Only the sons of men of means could avail themselves of these advantages. Therefore the great mass of those who became more or less prominent picked up whatever they knew as best they could. In Virginia, Patrick Henry, Washington and others had the limited opportunity and means of the old "Field or Plantation School" which was the only road to the rudest forms of knowledge. These were generally taught by men of fair education, but adventurous life, who were paid by the planters within a radius of eight or ten miles.
A notorious pedagogue, by the suggestive name Hobby, celebrated in Virginia annals for the brisk coercive switching of the backs of his "boys" as the most effective road to knowledge, is made famous in history as the rudimentary educator of the great man whose beginning of life's journey dates from this day. Washington's parents having removed from the place of his birth when a child resided within a journey of thirteen miles of the despotic jurisdiction of Hobby, and thither the boy walked or rode daily except Sundays in all kinds of weather, even being obliged to row across the Rappahannock River to Fredericksburg, where this vigorous applier of the ferrule held forth.
At eleven years, the death of Washington's father put an end to even this limited supply of "schooling." But the young man fortunately had a mother who was one of the few educated women of that period. We learn from a primitive record that Mary Ball, the name of Washington's mother, was educated by a young man graduated from Oxford, England, and sent over to be assistant to the rector of the Episcopal parish in which she lived. At the age of fifteen she could read, write and spell. In a letter preserved she wrote to a young lady friend: "He (her tutor) teaches Sister Susie and me and Madame Carter's boy and two girls. I am now learning pretty fast."
It was Governor Berkeley who, in a letter to his friends in England, boastingly "thanked God that there were no schools and printing in Virginia."

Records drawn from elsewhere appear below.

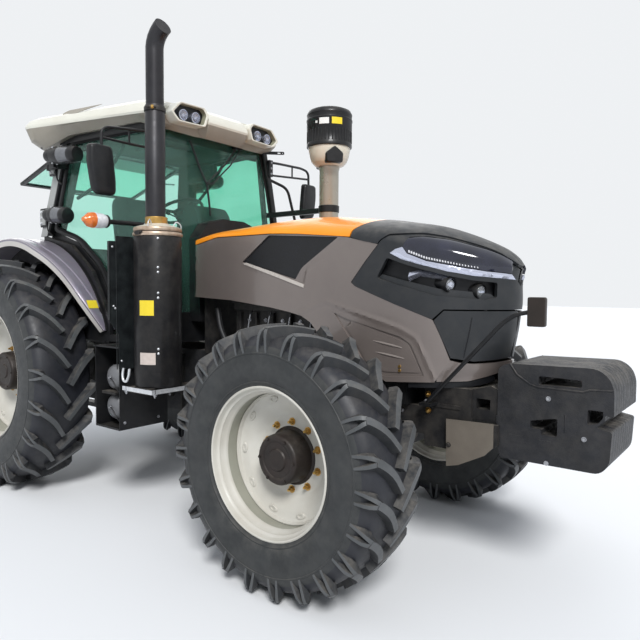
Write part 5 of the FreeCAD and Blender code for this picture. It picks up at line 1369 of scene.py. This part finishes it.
def console():
    """Dash with its hooded dials, tilted column, wheel, levers and pedals."""
    form = Form()
    shape = rounded([(1120, 1202), (1340, 1202), (1332, 2090), (1245, 2188), (1140, 2150), (1125, 2060)],
        (10, 10, 70, 60, 40, 30), 5)
    form.skin([[(1230 + (x - 1230) * grow, y, 1202 + (z - 1202) * (0.94 + 0.06 * grow)) for x, z in shape]
        for y, grow in ((-170, 0.90), (-164, 0.95), (-140, 0.99), (-90, 1), (90, 1), (140, 0.99), (164, 0.95),
        (170, 0.90))], 0)
    form.tube([(1180, 0, 1985), (1060, 0, 2050), (965, 0, 2110), (912, 0, 2148)], [62, 54, 46, 40], 24, 0)
    normal = Vector((-0.423, 0, 0.906))
    centre = Vector((900, 0, 2165))
    ring(form, centre, normal, 187, 13, 1, 72, 0.05)
    side = Vector((0, 1, 0))
    rise = normal.cross(side)
    for turn in (0, 180, 270):
        a = radians(turn)
        out = side * cos(a) + rise * sin(a)
        form.tube([centre - normal * 14 + out * 30, centre - normal * 12 + out * 100, centre + out * 180],
            [15, 12, 9], 10, 1)
    form.lathe(centre, normal, [(46, -26), (54, -14), (54, -2), (48, 8), (30, 14), (0, 15)], 32, 1)
    form.lathe(centre + rise * 150 + side * 105, normal, [(8, 8), (8, 18), (19, 26), (21, 40), (16, 52), (0, 56)], 18,
        1)
    form.plate(rounded([(-138, 2078), (138, 2078), (120, 2140), (-120, 2140)], 20), "yz", 1116, 1121, mark=2)
    for y in (-80, 80):
        form.lathe((1117, y, 2108), (-1, 0, 0), [(30, 0), (30, 4), (26, 5), (25, 1), (0, 1)], 28, 3)
    for turn in (1, -1):
        form.tube([(1060, turn * 40, 2055), (1010, turn * 130, 2100), (985, turn * 170, 2120)], 6, 8, 1)
        form.lathe((985, turn * 170, 2120), (-0.4, turn * 0.8, 0.4), [(8, -4), (12, 4), (12, 26), (7, 32), (0, 33)],
            14, 1)
    piece("dash_and_wheel", form, ["console", "black", "nose_dark", "chrome"], "steering_console",
        bevel=1.5)
    side_panel = Form()
    for k, (x, tall) in enumerate(((560, 110), (620, 130), (690, 120), (760, 140))):
        side_panel.tube([(x, -372, 1560), (x + 8, -374, 1560 + tall)], 7, 10, 0)
        side_panel.lathe((x + 8, -374, 1560 + tall), UP, [(10, -6), (19, 6), (20, 26), (14, 38), (0, 42)], 18,
            (1, 2, 0, 1)[k])
    side_panel.skin([[(x, b, c) for b, c in rounded([(-300, low), (-440, low), (-440, high - 40), (-420, high),
        (-310, high)], 22)] for x, low, high in ((330, 1200, 1520), (350, 1200, 1560), (860, 1200, 1560),
        (960, 1200, 1500), (1000, 1200, 1380))], 0)
    for y in (-150, -80, 90):
        side_panel.tube([(1120, y, 1480), (1060, y, 1330), (1020, y, 1262)], 9, 8, 0, turns=4)
        side_panel.plate(rounded([(1000, y - 30), (1050, y - 30), (1050, y + 30), (1000, y + 30)], 8), "xy", 1250,
            1262, mark=0)
    piece("side_console", side_panel, ["console", "amber", "yellow"], (), bevel=2)


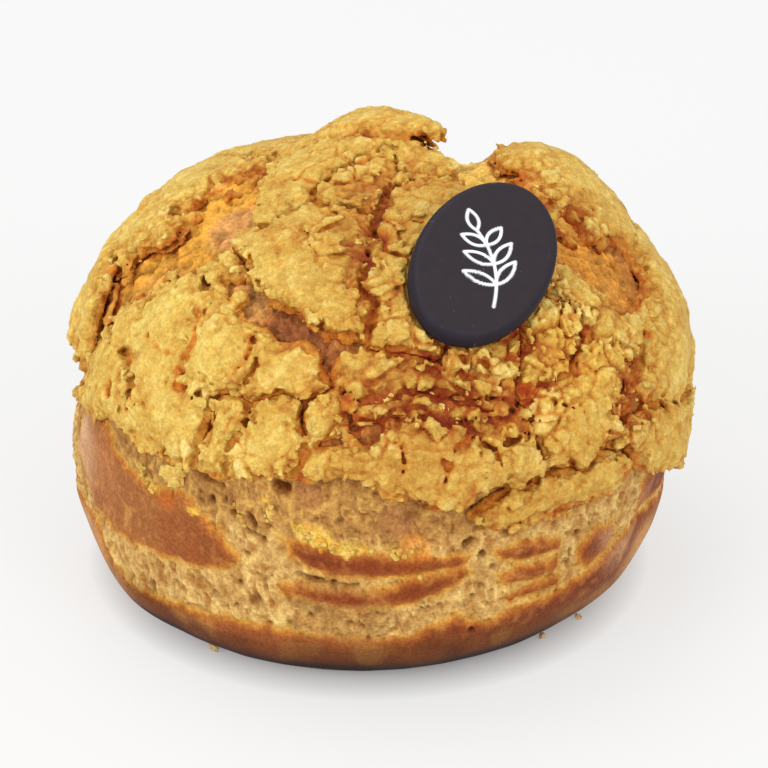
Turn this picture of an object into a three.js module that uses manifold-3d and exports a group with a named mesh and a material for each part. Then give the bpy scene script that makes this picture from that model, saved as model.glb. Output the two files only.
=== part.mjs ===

Washington was always methodical, and what he undertook was done well. This trait he inherited from his mother, as she was a woman worthy of imitation. From her stern disciplinary character and pious convictions her son learned self-control and all the characteristics of address and balance, which carried him through the most intricate and discouraging experiences of his career.
The tastes of Washington in childhood were instinctively military; all his amusements pointed that way. At twenty-one his first mission to the French at le Boeuf, fixed his career as a fearless man of action. The rescue of Braddock's Regulars from destruction by the savages was his baptism of fire; the rest, a manifestation of human greatness put the stamp of military prowess upon him. Virginia furnished more of the leaders of the first rank in the contest with the Crown than any other one colony, and yet some of the men who contributed most to the incisive work of the conflict had few opportunities of education.
For instance, Patrick Henry, who electrified the issue in his famous epigram which struck the fulminate of the combat for independence: "Caesar had his Brutus, Charles the First his Cromwell and George the Third" (Treason, treason being shouted), rejoined, "if this be treason, make the most of it." This same authority, being criticised by aristocratic loyalists for his lack of education, replied: "Naiteral pairts are more acount than all the book lairning on the airth."
Thomas Jefferson, on the other hand, was a man of higher education. The private schoolhouse ten feet square on the Tuckahoe plantation, thirteen miles west of Richmond, in which Thomas Jefferson and his kinsman, Thomas Marr Randolph, were educated, in part by a private tutor, was in a good state of preservation when I had the pleasure of visiting Tuckahoe at the time of the international review at Hampton Roads.
What we today call free school education began in a simple form under the Quakers of Philadelphia in the earliest years of the Provincial government of Penn, the first proprietary. Thomas Holme in bad rhyme and not much better grammar tells about these schools in 1696. In what the Germans would call the hinterland the school was at a low ebb. There being no towns there were no facilities to get enough scholars together to make the pay of a teacher worth the while. The Germans, the dominant element, when educated at all, were under the tuition of teachers of parochial schools of the evangelical denominations and sects of their own, frequently pastors or missionaries in the language of the Fatherland. In Pennsylvania among the emigrants who came over in colonies there was a preacher and a schoolmaster. This was particularly so among the Dutch, Swedes and Germans. The English Quakers began schools in Philadelphia very soon after the foundation of that town. In the interior schools were rare as the settlements were scattered.
Reading was not founded until 1748, therefore education had not made headway at the time when the men prominent in Berks affairs during the Revolution were at the educational age. Yet those who figured during that period in prominent places held their own with any of their city contemporaries. Among the people generally, according to the oath of allegiance list, handwriting was evidently not widespread, judging from the number of "his (cross) mark," substituted for signatures in 1777-1778.